Frequently asked questions

FAQs about API security at an enterprise scale

How should enterprises compare API security approaches to work at scale?

Enterprises should compare how each approach supports visibility, vulnerability validation, production defense, and centralized risk management across the API lifecycle.

What types of API security tools do enterprises use?

Enterprises typically use tools for API discovery, vulnerability testing, runtime protection, and posture management, with each category addressing a different part of API risk.

Is API inventory enough to secure APIs?

No. An API inventory improves visibility, especially when continuously updated through discovery, but identified API endpoints also need to be tested and covered by runtime protection.

Are runtime API security tools enough on their own?

No.
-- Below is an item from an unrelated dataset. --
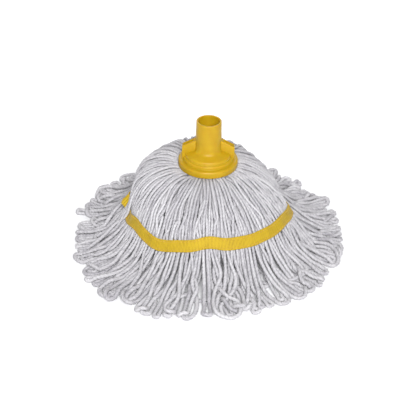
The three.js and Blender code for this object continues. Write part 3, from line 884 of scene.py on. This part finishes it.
def yarn_piece(name, centres, width, serial):
    """Twisted yarns of a width (n, m) along centres (n, m, 3) as one mesh. Midpoints are added with the
    weights (-1, 9, 9, -1) / 16. Each ring's frame is the last one's made square to the new direction.
    Point j of a ring's n lies at radius R p(j) and angle 2 pi j / n + 2 pi s / pitch, where p is the
    groove's share between the plies and 1 on them. The ends are closed by flat caps."""
    ends = [2 * centres[:, :1] - centres[:, 1:2], centres, 2 * centres[:, -1:] - centres[:, -2:-1]]
    padded = np.concatenate(ends, 1)
    middle = (9 * (padded[:, 1:-2] + padded[:, 2:-1]) - padded[:, :-3] - padded[:, 3:]) / 16
    count, steps, _ = centres.shape
    rings = 2 * steps - 1
    path = np.empty((count, rings, 3))
    path[:, 0::2] = centres
    path[:, 1::2] = middle
    radius = np.empty((count, rings))
    radius[:, 0::2] = width / 2 * SHOWN
    radius[:, 1::2] = (radius[:, 0:-2:2] + radius[:, 2::2]) / 2
    along = np.gradient(path, axis=1)
    along /= np.linalg.norm(along, axis=2, keepdims=True)
    normal = np.empty_like(path)
    last = np.broadcast_to([0.0, 0.0, 1.0], (count, 3))
    for ring in range(rings):
        last = last - (last * along[:, ring]).sum(1, keepdims=True) * along[:, ring]
        last = last / np.linalg.norm(last, axis=1, keepdims=True)
        normal[:, ring] = last
    beside = np.cross(along, normal)
    gap = np.linalg.norm(np.diff(path, axis=1), axis=2)
    s = np.concatenate([np.zeros((count, 1)), np.cumsum(gap, 1)], 1)
    start = ((serial * 97 + np.arange(count) * 31) % 360)[:, None]  # turns each yarn's twist by its own
    j = np.arange(RING_POINTS)
    own = 2 * np.pi * j / RING_POINTS
    a = own + (2 * np.pi * s / PLY_PITCH + np.radians(start))[..., None]
    ply = np.where(j % (RING_POINTS // PLIES) == 0, PLY_GROOVE, 1) * radius[..., None]
    points = path[:, :, None] + (ply * np.cos(a))[..., None] * normal[:, :, None]
    points = points + (ply * np.sin(a))[..., None] * beside[:, :, None]

    n, k, i = np.arange(count)[:, None, None], np.arange(rings - 1)[:, None], j
    first = (n * rings + k) * RING_POINTS
    quads = np.stack(
        [first + i, first + (i + 1) % RING_POINTS,
         first + RING_POINTS + (i + 1) % RING_POINTS, first + RING_POINTS + i], -1,
    ).reshape(-1, 4)
    caps = np.concatenate([
        (np.arange(count)[:, None] * rings) * RING_POINTS + j[::-1],
        (np.arange(count)[:, None] * rings + rings - 1) * RING_POINTS + j,
    ])
    made = piece(name, points, quads.tolist() + caps.tolist(), cotton)

    # The pattern's own coordinates, round the yarn and along it.
    place = np.empty((count, rings, RING_POINTS, 3))
    place[..., 0] = YARN / 2 * np.cos(own)
    place[..., 1] = YARN / 2 * np.sin(own)
    place[..., 2] = (s * FIBRE_LENGTHENED)[..., None] + PATTERN_SHIFT * (start[..., None] + serial)
    attribute = made.data.attributes.new("strand_place", "FLOAT_VECTOR", "POINT")
    attribute.data.foreach_set("vector", place.reshape(-1).astype(np.float32))

    # The bake map: each yarn's skin in rows, side by side, with a margin between them, and the caps as
    # small rings at the right edge.
    row_length = -(-(rings - 1) // UV_ROWS)
    rows = count * UV_ROWS
    k = np.broadcast_to(k, (count, rings - 1, RING_POINTS))
    i = np.broadcast_to(i, k.shape)
    row = n * UV_ROWS + k // row_length
    u = (k % row_length)[..., None] + np.array([0, 0, 1, 1])
    v = i[..., None] + np.array([0, 1, 1, 0])
    v = row[..., None] + 0.05 + 0.9 * v / RING_POINTS
    uv = np.stack([0.01 + 0.95 * u / row_length, v / rows], -1)
    spot = np.stack([0.98 + 0.008 * np.cos(own), 0.008 * np.sin(own)], -1)
    places = np.stack([0 * np.arange(2 * count), (np.arange(2 * count) + 0.5) / (2 * count)], -1)
    cap_uv = places[:, None] + spot
    layer = made.data.uv_layers.new(name="OFBake")
    layer.data.foreach_set("uv", np.concatenate([uv.reshape(-1), cap_uv.reshape(-1)]).astype(np.float32))
    return made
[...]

Runtime security tools can detect or block many attacks in production (especially denial-of-service attempts), but they do not replace earlier discovery, testing, and remediation.

Why does ASPM matter for API security?

ASPM helps enterprise teams centralize findings, prioritize risk, and manage remediation across large portfolios and multiple security tools.

How does Invicti support API security at scale?

Invicti supports API security with multi-layered API discovery, API-native dynamic vulnerability testing, proof-based validation, and ASPM-driven visibility within a unified AppSec platform.